Airports face a number of challenges regarding internal and external airport security and therefore security fencing.
Between 2004 and 2016, 345 known perimeter security breaches occurred in the US at 31 separate airports. Whilst none of these incidents were terror-related, the general view is that active detection and surveillance are ideal. This provides response time to capture the intruder before they can inflict levels of damage to themselves, the estate, or any assets.
However, this isn’t the case in many highly covered situations. In March 2016, Louis Pedro Verdasca dos Santos Costa, a 38-year-old Portuguese national broke through an airport security fence at Heathrow. He locked himself inside an empty British Airways 747 passenger jet’s cockpit. In September of the same year, 9 protestors gained access to London City Airport at 5:40 am BST. They proceeded to ‘lock themselves together’ on the main runway.
In both cases, and many others, the security surveillance, and detection procedures and systems eventually located the breach. However, the systems were too late to prevent intruders from gaining access. This resulted in delays, and costs for the airport.

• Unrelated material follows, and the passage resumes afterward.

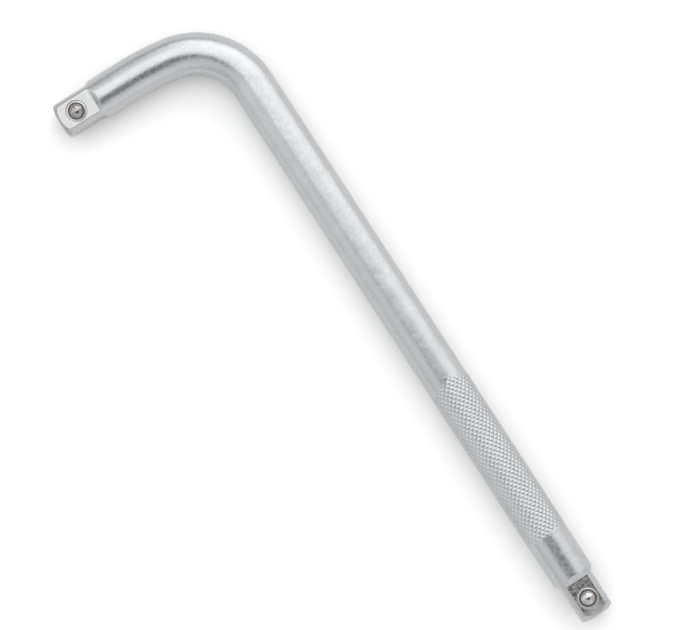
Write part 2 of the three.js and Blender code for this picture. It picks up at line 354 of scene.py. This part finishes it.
def bar_mesh(name, materials):
    """The bar as one closed mesh of rings, with a point at the middle of each tip."""
    stations = bar_stations()
    points = np.empty((len(stations), RING_POINTS, 3))
    for ring, (along, angles, radii) in enumerate(stations):
        centre, outward = centreline(along)
        points[ring] = (np.array(centre)
                        + (radii * np.cos(angles))[:, None] * np.array(outward)
                        + (radii * np.sin(angles))[:, None] * np.array((0, 0, 1)))
    ring_radii = np.array([radii for _, _, radii in stations])
    faces = []
    for ring in range(len(stations) - 1):
        for side in range(RING_POINTS):
            after = (side + 1) % RING_POINTS
            near, far = ring * RING_POINTS, (ring + 1) * RING_POINTS
            a, b, c, d = near + side, near + after, far + after, far + side
            first = ring_radii[ring, side] + ring_radii[ring + 1, after]
            second = ring_radii[ring, after] + ring_radii[ring + 1, side]
            if abs(first - second) < TINY:
                faces.append((a, b, c, d))
            elif first < second:
                faces += [(a, b, c), (a, c, d)]
            else:
                faces += [(a, b, d), (b, c, d)]
    flat = points.reshape(-1, 3)
    for middle, start in ((len(flat), 0), (len(flat) + 1, len(flat) - RING_POINTS)):
        for side in range(RING_POINTS):
            faces.append((middle, start + side, start + (side + 1) % RING_POINTS))
    obj = mesh_object(name, [*flat, SHORT_END, LONG_END], faces, materials[0])
    for material in materials[1:]:
        obj.data.materials.append(material)
    return obj


# Turned forms

def lathe(name, profile, material, sides):
    """A closed turned form round +Z: the profile is radii and heights, from the axis back to the axis."""
    points, faces = [], []
    rows = []
    for radius, height in profile:
        if radius < TINY:
            rows.append([len(points)] * sides)
            points.append((0, 0, height))
            continue
        rows.append(list(range(len(points), len(points) + sides)))
        for side in range(sides):
            turn = 2 * math.pi * side / sides
            points.append((radius * math.cos(turn), radius * math.sin(turn), height))
    for low, high in zip(rows, rows[1:]):
        for side in range(sides):
            after = (side + 1) % sides
            corners = (low[side], low[after], high[after], high[side])
            faces.append(tuple(dict.fromkeys(corners)))
    return mesh_object(name, points, faces, material)


def mouth_profile(lip_crest_radius):
    """What a detent mouth takes out of the flat, from the drill point up to above the flat."""
    profile = [
        (0, -BORE_DEPTH - DRILL_POINT_HEIGHT),
        (BORE_RADIUS, -BORE_DEPTH),
        (BORE_RADIUS, -LIP_FLARE_DEPTH),
    ]
    for turn in np.linspace(0, math.pi / 2, LIP_STEPS + 1):
        radius = lip_crest_radius - (lip_crest_radius - LIP_RADIUS) * math.cos(turn)
        depth = LIP_CREST_DEPTH + LIP_ROUNDING * (1 - math.sin(turn))
        profile.append((radius, -depth))
    for share in np.linspace(0, 1, STAKE_STEPS + 1)[1:]:
        radius = lip_crest_radius + (STAKE_RADIUS - lip_crest_radius) * share
        depth = LIP_CREST_DEPTH * (1 - share) + STAKE_DEPTH * math.sin(math.pi * share) ** 2
        profile.append((radius, -depth))
    return profile + [(STAKE_RADIUS, CUT_OVERRUN), (0, CUT_OVERRUN)]


def cut_mouth(bar, place, lip_crest_radius):
    """Cuts a detent's bore and staked mouth at that place, dark from the lip's crest inwards."""
    cutter = lathe("mouth_cutter", mouth_profile(lip_crest_radius), bar.data.materials[0], MOUTH_SIDES)
    for material in list(bar.data.materials)[1:]:
        cutter.data.materials.append(material)
    for polygon in cutter.data.polygons:
        if Vector(polygon.center).xy.length < lip_crest_radius:
            polygon.material_index = BORE_SLOT
    cutter.location = place
    cut = bar.modifiers.new("mouth", "BOOLEAN")
    cut.operation = "DIFFERENCE"
    cut.solver = "EXACT"
    cut.object = cutter
    apply_modifiers(bar)
    bpy.data.objects.remove(cutter)


def mill_flats(bar, drive, tip, inward, slot):
    """Gives the flats of the drive at that tip their slot, and leaves them flat shaded."""
    for polygon in bar.data.polygons:
        offset = Vector(polygon.center) - tip
        along = offset.dot(inward)
        height = (offset - along * inward).dot(polygon.normal)
        if 0 < along < drive["chamfer"][0] and abs(height - DRIVE_HALF) < FLAT_TOLERANCE:
            polygon.material_index = slot
            polygon.use_smooth = False


def roughen_knurl(bar):
    """Gives the knurl's faces their slot."""
    end = LONG_END.dot(LONG_DIRECTION) - KNURL_TO_END
    for polygon in bar.data.polygons:
        if end - KNURL_LENGTH < Vector(polygon.center).dot(LONG_DIRECTION) < end + KNURL_SLANT:
            polygon.material_index = KNURL_SLOT


def ball_seat(node):
    """Centre and radius of a detent ball, from its CAD box."""
    low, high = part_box(node)
    return (low + high) / 2, (high.z - low.z) / 2


def detent_ball(node, body, material):
    """A fine ball in the place of the CAD one, moving with its body."""
    centre, radius = ball_seat(node)
    turns = np.linspace(0, math.pi, BALL_ROWS)
    profile = [(radius * math.sin(turn), -radius * math.cos(turn)) for turn in turns]
    ball = lathe(node + "_polished", profile, material, BALL_SIDES)
    ball.data.transform(Matrix.Translation(centre))
    smooth_shading(ball, BALL_SHARP_DEGREES)
    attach(ball, body)
    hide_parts(node)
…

Security Fencing as the first line of defence
The first line of defence is key to the prevention of individuals and groups accessing areas of airports where they are able to cause delays and disruption. From accessing runways to threatening staff with weapons. Current assessments place an airport perimeter breach occurring every 10 days across the US.
It is more important than ever to ensure that your airport fencing provides the highest level of protection, security, and guaranteed delay against attack, both internally and externally.